Peerless itrio HD-Flow HDS100 Multi-room Wireless HDMI Processor – Review

HD Flow Features

The HD Flow is designed to do more than move HDMI around wirelessly. In fact, it’s a well endowed system when it comes to connections. Consider the Transmitter (really a transceiver – since there’s handshaking, error checking…):

  • 2 HDMI 1.3 inputs (including surround sound audio)
  • 1 Composite video input
  • 1 Analog PC input
  • 1 Component input (shares connector with Analog PC – so just one of the two or a switch box if you have both
  • 2 pair of stereo audio inputs – one for video, one for PC (two RCA jacks, 1 stereo mini)
  • LAN connector
  • Infra-red output for hard wiring a remote
  • Infra-red receiver for HD-Flow remote control.

The Receivers are just a bit different:

  • 1 HDMI output (including surround sound audio)
  • 1 Composite video output
  • 2 stereo outputs (RCAs for video, stereo-mini for PC audio
  • LAN
  • USB
  • Infra-red input for itrio remote

Working Range of HD Flow in a Typical Home

The Peerless itrio HDS100 Processor remote control.I’ve used the HD Flow here for several months but initially I used it inside a single room, between my equipment “rack” and whatever projector I was using. For the month or so that I used it “locally”, it worked exactly as expected. It added some minor delays when locking onto a signal. Those of you with PS3′s know that resolutions and frame rates can change a half dozen plus times when first loading in a disc, and setting it to play. Between the HD Flow and the various projectors, there is some delay, so you don’t even actually see every PS3 change being shown by the projector. This indicates that the HD Flow is definitely taking longer to lock onto a signal, such as 1080p 24fps, or 1080i 60, than straight, hard wiring. This was also consistent with our experience with the Gefen product. The HD Flow, however, definitely is faster at locking on, than the Gefen, not that a second or two really means much to most folks.

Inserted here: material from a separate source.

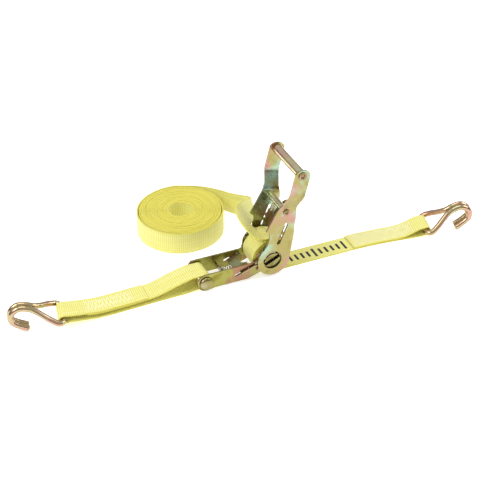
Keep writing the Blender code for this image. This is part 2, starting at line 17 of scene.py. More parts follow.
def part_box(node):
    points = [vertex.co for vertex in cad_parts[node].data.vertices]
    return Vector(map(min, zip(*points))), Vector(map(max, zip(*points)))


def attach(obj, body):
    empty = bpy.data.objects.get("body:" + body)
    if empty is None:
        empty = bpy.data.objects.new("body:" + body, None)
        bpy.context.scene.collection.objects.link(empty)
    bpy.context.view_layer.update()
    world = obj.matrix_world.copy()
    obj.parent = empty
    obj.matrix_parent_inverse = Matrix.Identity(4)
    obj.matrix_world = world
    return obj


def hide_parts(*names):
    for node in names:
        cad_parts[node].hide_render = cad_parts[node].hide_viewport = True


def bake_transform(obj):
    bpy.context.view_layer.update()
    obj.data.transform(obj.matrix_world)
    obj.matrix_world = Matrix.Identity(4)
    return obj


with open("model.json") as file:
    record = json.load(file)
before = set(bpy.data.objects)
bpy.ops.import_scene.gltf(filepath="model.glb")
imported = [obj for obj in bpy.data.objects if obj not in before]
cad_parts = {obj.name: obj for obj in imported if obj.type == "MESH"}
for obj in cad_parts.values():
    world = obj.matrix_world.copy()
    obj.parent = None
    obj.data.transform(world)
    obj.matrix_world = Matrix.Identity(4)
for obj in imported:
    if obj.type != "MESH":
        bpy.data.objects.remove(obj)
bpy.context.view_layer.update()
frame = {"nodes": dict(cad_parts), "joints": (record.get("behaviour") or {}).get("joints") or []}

Pictured: itrio remote control

So, for a month or more, the HD Flow HDMI device was simply an alternative to hard wiring in my theater. And it did the job. A great many movies and hours of sports were transmitted over it, without encountering any problems.

Long Range HD Flow Operation

Since it’s been barely a half year since we moved (home and company), the theater and much of the home’s final AV is yet to be done. The first real test of the HD Flow came when we hooked up an LCDTV in our bedroom. Unfortunately, we did not, at that time, have a spare satellite box – DirecTV.

I grabbed the HD Flow receiver, plugged it in next to the LCDTV, and hooked up a short HDMI cable from the HDMI output on the HD Flow hds100, to the Sony 40″ LCDTV.

 

The Transmitter, however, is placed in my home theater setup, which is on the same floor, but in the front of the house, vs. the bedroom in the back. I plugged in both my PS3, and my DirecTV box into the two HDMI inputs.

The HD Flow operates on the 5 Gigahertz band, by their claim. I think that’s a little different than the Gefen which claims using the 5.8 Gigahertz band, but, I would think that those two ranges are close enough to have similar wall blocking properties. As such, the range difference must be due to other aspects of the HD Flow’s design.